The poll might also include a question or questions that would ask respondents to rate items in order of their importance. Students might prepare a poll in small groups, then share it with the class, which can decide on the best or decide to meld two or more draft polls into one final poll that can be duplicated in the quantities needed.

b. Conducting the Poll

By a designated time students should complete their polling activities, summarize the results and submit them for a class summary.

c. Analyzing the Poll

In analyzing the poll and creating the class summary, students should be made aware that their poll has been an informal one, that it does not represent what professional pollsters would regard as an accurate sample and that there are dangers in generalizations based on a limited amount of evidence. Polling a relatively small number of family members and friends does not make one an authority on how the public at large view the "general welfare." Nevertheless, at least students should now have a wider range of views than just those represented in the class.
 

4. To advance thinking, ideas and discussion about the "general welfare," assign several students to examine the websites of each of the presidential candidates. What proposals does the candidate offer in this area? How does he/she plan to finance them? Ask students to take notes, and later meet in small groups with others who have studied the same site, then share their findings with the class.

Bush: georgewbush.com
Clark: americansforclark.com
Dean: deanforamerica.com (website no longer active)
Edwards: johnedwards2004.com
Gephardt: dickgephardt2004.com
Kerry: johnkerry.com (website no longer active)
Kucinich: kucinich.us
Lieberman: joe2004.com
Moseley-Braun: carolforpresident.com
Sharpton: al2004.org
Green Party: gp.org
Libertarian Party: lp.org

5. Conduct a small-group and then a full-class discussion of the following question:

Should we make any changes in our consensus list of items to "promote the general welfare" as a result of our poll results, our study of candidates' websites and our further discussions? Once again, work for consensus on any changes and eliminate items for which there is no consensus.
 

6. Additional possible activities

a. Students might examine their attitudes toward social action and the possibility of creating a better country. Have students consider the following remarks by Martin Luther King:

"It is interesting to notice that the extreme pessimist and the extreme optimist agree on at least one point. They both feel that we must sit down and do nothing in the area of race relations. The extreme optimist says do nothing because integration is inevitable. The extreme pessimist says do nothing because integration is impossible."

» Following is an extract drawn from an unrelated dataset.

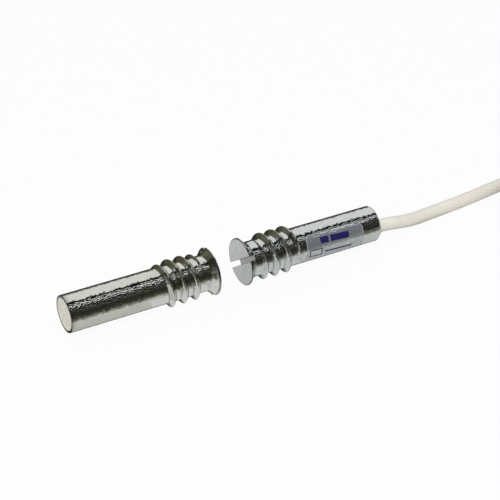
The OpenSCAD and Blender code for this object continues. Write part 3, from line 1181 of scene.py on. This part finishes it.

Do students see themselves as "extreme optimists"? "extreme pessimists"? If neither, how would they describe themselves?

Now that they have created a vision to "promote the general welfare," can they create an image of a person who would be an effective social activist—one who has ideas and hope for worthwhile change but who also is aware of the challenges and difficulties of promoting such change? What would this person be like? What would he or she do?

b. Students might conduct a letter-writing or e-mail campaign to candidates commenting on their proposals for "the general welfare" and the student's proposals.

c. Students might volunteer to work at the local campaign headquarters of a candidate whose proposals are favored by a student.

d. Students might organize a school-wide and, if possible, inter-school program on 1) the vision developed by the class and 2) the proposals of the candidates.

e. Students might prepared a newspaper or magazine for school-wide distribution and perhaps to other schools as well on the vision they have developed, with features also on the pros and cons of candidate proposals.

f. Students might form a school-wide club to promote their class vision of "promoting the general welfare."